We headed down the California coast and then worked our way inland and eventually ended up in Las Vegas for the LPGA Match Play. I worked a couple of other LPGA events and Danny and a buddy drove to Michigan while I had four events in a row on the east coast. I've been back with the Airstream the last couple of weeks, and it's been great. It's literally a mobile home. It’s comfortable and we're getting a routine down and remembering where we put everything.

When you drive some of these back roads and take routes that you wouldn't normally take, you’re seeing with your own eyes what you’ve been looking down at for all these years while flying.

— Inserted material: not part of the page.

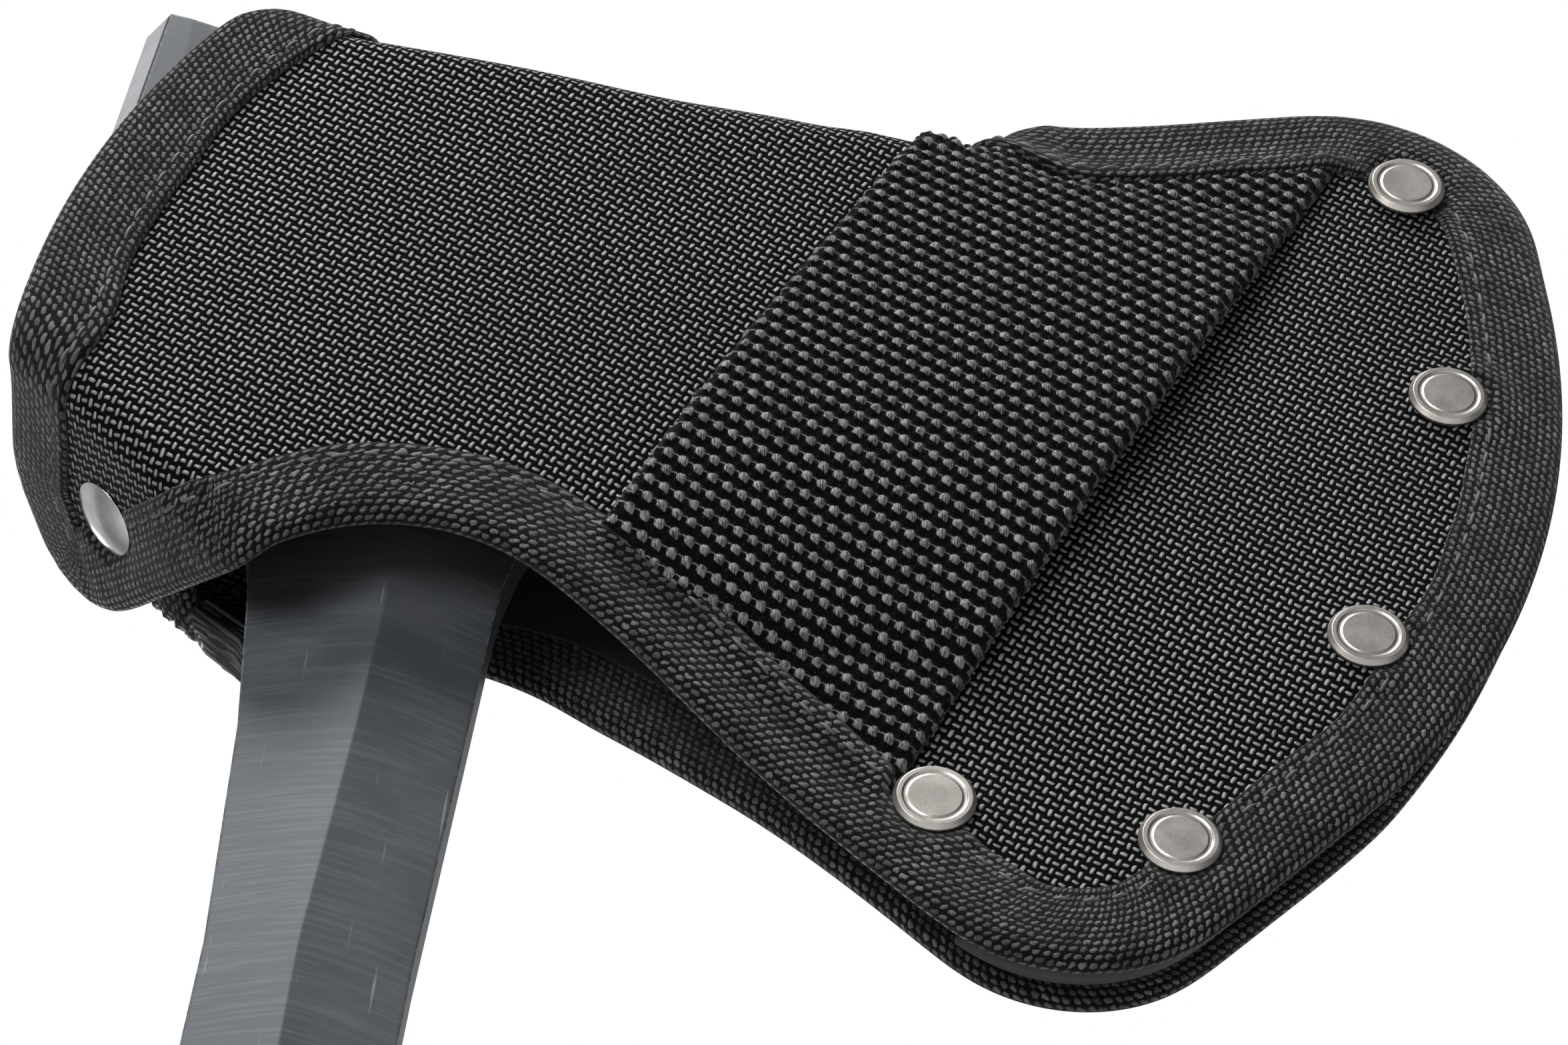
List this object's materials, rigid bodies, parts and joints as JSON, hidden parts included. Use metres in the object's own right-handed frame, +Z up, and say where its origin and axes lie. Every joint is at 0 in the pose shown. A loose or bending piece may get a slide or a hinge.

It's been really great and we're looking forward to hitting some big national parks later this summer into the fall.

What have been some of your favorite stops so far and are you understanding why John Madden did this for so long in his career?
I can definitely see why he would do it. It really allows you to kind of slow down and you don't have the rush and the hustle bust of airports and rental cars. I think my favorite place so far has been visiting friends outside of Traverse City in upper Michigan. I spent two weeks there after working four events in a row, so it was very relaxing and cathartic. The house was on a lake and had room for us to park our Airstream, and believe it or not, they had guest rooms, but we still stayed in the Airstream. They had a wonderful outdoor shower that we loved to use. So just being able to stay there and there are great bike paths and lots of boat activity on the lake and hiking.

What advice do you have for upcoming promising juniors?
I would say to work hard but make sure you have fun. Put in the hours, work on your weaknesses and create joy and consistency around working on your short game, especially from a hundred yards in along with putting. Those two things are what will separate you from the average player.
Also, have fun with golf. If it starts becoming feels like a job, or you're not enjoying it, then step away for a little bit. Maybe that means you're putting a little too much emphasis on it right now. It has to be fun because it is a game after all.